Scaling FP8 training to trillion-token LLMs

(Maxim Fishman, Brian Chmiel, Ron Banner, Daniel Soudry)

We train, for the first time, large language models using FP8 precision on datasets up to 2 trillion tokens -- a 20-fold increase over previous limits. Through these extended training runs, we uncover critical instabilities in FP8 training that were not observable in earlier works with shorter durations. We trace these instabilities to outlier amplification by the SwiGLU activation function. Interestingly, we show, both analytically and empirically, that this amplification happens only over prolonged training periods, and link it to a SwiGLU weight alignment process. To address this newly identified issue, we introduce Smooth-SwiGLU, a novel modification that ensures stable FP8 training without altering function behavior. We also demonstrate, for the first time, FP8 quantization of both Adam optimizer moments. Combining these innovations, we successfully train a 7B parameter model using FP8 precision on 256 Intel Gaudi2 accelerators, achieving on-par results with the BF16 baseline while delivering up to a ∼34%∼34% throughput improvement.

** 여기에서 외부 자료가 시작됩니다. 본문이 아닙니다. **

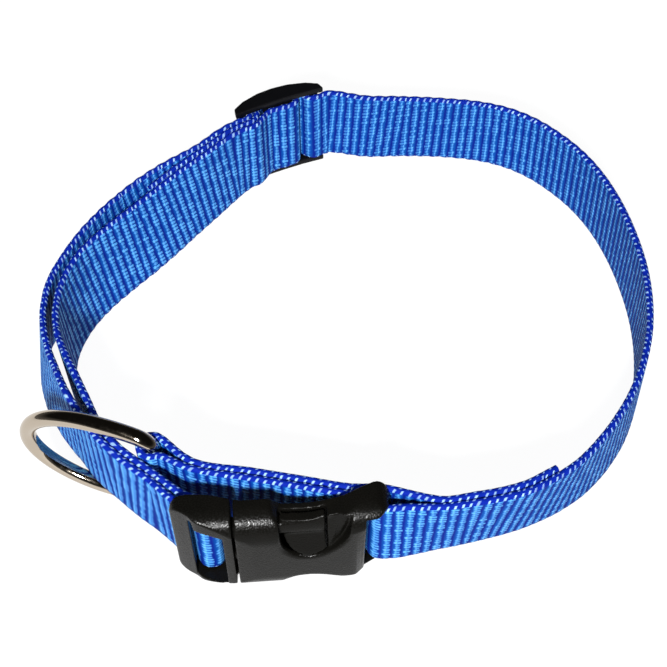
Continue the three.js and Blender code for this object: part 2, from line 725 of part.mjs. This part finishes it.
const collar = new THREE.Group();
collar.add(named('strap', ribbon(strapRoute()), webbing));
collar.add(
  standingGroup(
    buckleFrame,
    buckleHeight / 2,
    named('buckle_plug', plug(), acetal),
    named('buckle_socket', socket(), acetal.clone()),
  ),
);
collar.add(standingGroup(sliderFrame, sliderHeight / 2, named('slider', slider(), acetal.clone())));
collar.add(standingGroup(ringFrame, (ringInside + 2 * ringWire) / 2, named('d_ring', dRing(), nickel)));

// The whole collar moves so that its footprint is centred on the origin
const middle = new THREE.Box3().setFromObject(collar, true).getCenter(new THREE.Vector3());
collar.children.forEach((child) => {
  child.position.x -= middle.x;
  child.position.y -= middle.y;
});

export default collar;
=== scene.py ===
import math

import bpy
import numpy as np
from mathutils import Matrix, Vector


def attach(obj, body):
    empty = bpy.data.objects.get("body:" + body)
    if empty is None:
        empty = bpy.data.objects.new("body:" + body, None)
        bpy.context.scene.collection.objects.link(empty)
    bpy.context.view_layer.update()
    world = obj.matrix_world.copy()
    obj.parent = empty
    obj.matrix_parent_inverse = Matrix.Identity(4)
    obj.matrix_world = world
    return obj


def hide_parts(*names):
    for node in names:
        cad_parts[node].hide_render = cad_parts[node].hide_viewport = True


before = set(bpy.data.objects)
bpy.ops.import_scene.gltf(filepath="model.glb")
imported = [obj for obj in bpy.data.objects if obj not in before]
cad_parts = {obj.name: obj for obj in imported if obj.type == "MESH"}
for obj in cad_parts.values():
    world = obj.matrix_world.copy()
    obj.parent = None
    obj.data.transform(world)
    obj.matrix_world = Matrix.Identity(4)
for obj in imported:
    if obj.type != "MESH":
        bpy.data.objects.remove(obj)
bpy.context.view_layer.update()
bpy.ops.object.select_all(action="DESELECT")

# Strap: one length of 20 mm nylon webbing, woven with thick cross ribs and a firm edge on both
# sides, threaded through the buckle, the ring and the slider and sewn to itself at its end.
# It is woven here as a flat strip and laid along the sections of the solid strap.
WEB_HALF = 0.01
WEB_THICKNESS = 0.00142  # over the ribs
EDGE_ROUND = 0.0005
RIB_PITCH = 0.00202
RIB_RELIEF = 0.0001
RIB_SINK = 0.7  # half reliefs, towards the middle of the thickness
RIB_FADE = 0.0012  # from the edge to where the relief is full
RIBS_IN_KNOB = 1.5
KNOB_RELIEF = 0.00022
KNOB_RISE = 0.2  # half reliefs, out past the width
STEPS_IN_RIB = 6
ROWS_ACROSS = 13
SAME_POINT = 2e-6
SAME_STRIP_POINT = 1e-7
SMOOTH_ANGLE = math.radians(60)


def merged_copy(node, name):
    """A CAD node's own closed mesh as a new piece, with its loose triangles joined."""
    piece = bpy.data.objects.new(name, node.data.copy())
    bpy.context.scene.collection.objects.link(piece)
    piece.data.materials.clear()
    bpy.ops.object.select_all(action="DESELECT")
    piece.select_set(True)
    bpy.context.view_layer.objects.active = piece
    bpy.ops.object.mode_set(mode="EDIT")
    bpy.ops.mesh.select_all(action="SELECT")
    bpy.ops.mesh.remove_doubles(threshold=SAME_POINT)
    bpy.ops.object.mode_set(mode="OBJECT")
    return piece


def strap_sections(mesh):
    """The four corners of each section of the solid strap, in order from one end to the other."""
    places = np.array([vertex.co[:] for vertex in mesh.vertices])
    near = [set() for _ in mesh.vertices]
    for edge in mesh.edges:
        a, b = edge.vertices
        near[a].add(b)
        near[b].add(a)
    # A corner of an end section has the fewest neighbours
    at_ends = [i for i, others in enumerate(near) if len(others) <= 5]
    start = max(at_ends, key=lambda i: places[i][0])
    # The end section is the start and what lies within a webbing's width of it
    ring = [i for i in at_ends if np.linalg.norm(places[i] - places[start]) < 2.2 * WEB_HALF]
    middle = places[ring].mean(axis=0)
    low = [i for i in ring if places[i][2] < middle[2]]
    high = [i for i in ring if places[i][2] >= middle[2]]
    across = [np.linalg.norm(places[low[1]] - places[i]) for i in high]
    if across[0] > across[1]:
        high.reverse()
    ring = low + high
    rings = [ring]
    seen = set(ring)
    while True:
        options = []
        for step in (-1, 1):
            shared = [(near[ring[i]] & near[ring[(i + step) % 4]]) - seen for i in range(4)]
            if all(len(found) == 1 for found in shared):
                ahead = [found.pop() for found in shared]
                reach = sum(np.linalg.norm(places[a] - places[b]) for a, b in zip(ring, ahead))
                options.append((reach, ahead))
        if not options:
            return places[np.array(rings)]
        ring = min(options)[1]
        rings.append(ring)
        seen.update(ring)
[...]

FP8로 장기 학습을 진행하면서 발견한 문제. 학습을 일정 이상 진행한 이후에야 아웃라이어가 두드러지게 발생하기 시작하는데 이 아웃라이어가 FP8 학습에 문제를 발생시킨다는 것이죠.

여기서 주목한 것은 SwiGLU입니다. Swish도 일정 이상의 값에 대해서는 거의 선형이므로 게이트 값과 게이트에 곱해지는 값이 잘 정렬되어 있다면 Activation의 크기가 제곱으로 증가하게 되죠. 이것이 아웃라이어를 야기한다고 합니다.

그래서 Scaling Factor를 추가해서 이 문제를 해소했군요. 추가적으로 FP8 State를 사용하는 Adam도 사용해서 2T 학습을 했습니다. 재미있네요.

#efficient-training #quantization

Scaling Smart: Accelerating Large Language Model Pre-training with Small Model Initialization

(Mohammad Samragh, Iman Mirzadeh, Keivan Alizadeh Vahid, Fartash Faghri, Minsik Cho, Moin Nabi, Devang Naik, Mehrdad Farajtabar)

The pre-training phase of language models often begins with randomly initialized parameters. With the current trends in scaling models, training their large number of parameters can be extremely slow and costly. In contrast, small language models are less expensive to train, but they often cannot achieve the accuracy of large models. In this paper, we explore an intriguing idea to connect these two different regimes: Can we develop a method to initialize large language models using smaller pre-trained models? Will such initialization bring any benefits in terms of training time and final accuracy? In this paper, we introduce HyperCloning, a method that can expand the parameters of a pre-trained language model to those of a larger model with increased hidden dimensions. Our method ensures that the larger model retains the functionality of the smaller model. As a result, the larger model already inherits the predictive power and accuracy of the smaller model before the training starts. We demonstrate that training such an initialized model results in significant savings in terms of GPU hours required for pre-training large language models.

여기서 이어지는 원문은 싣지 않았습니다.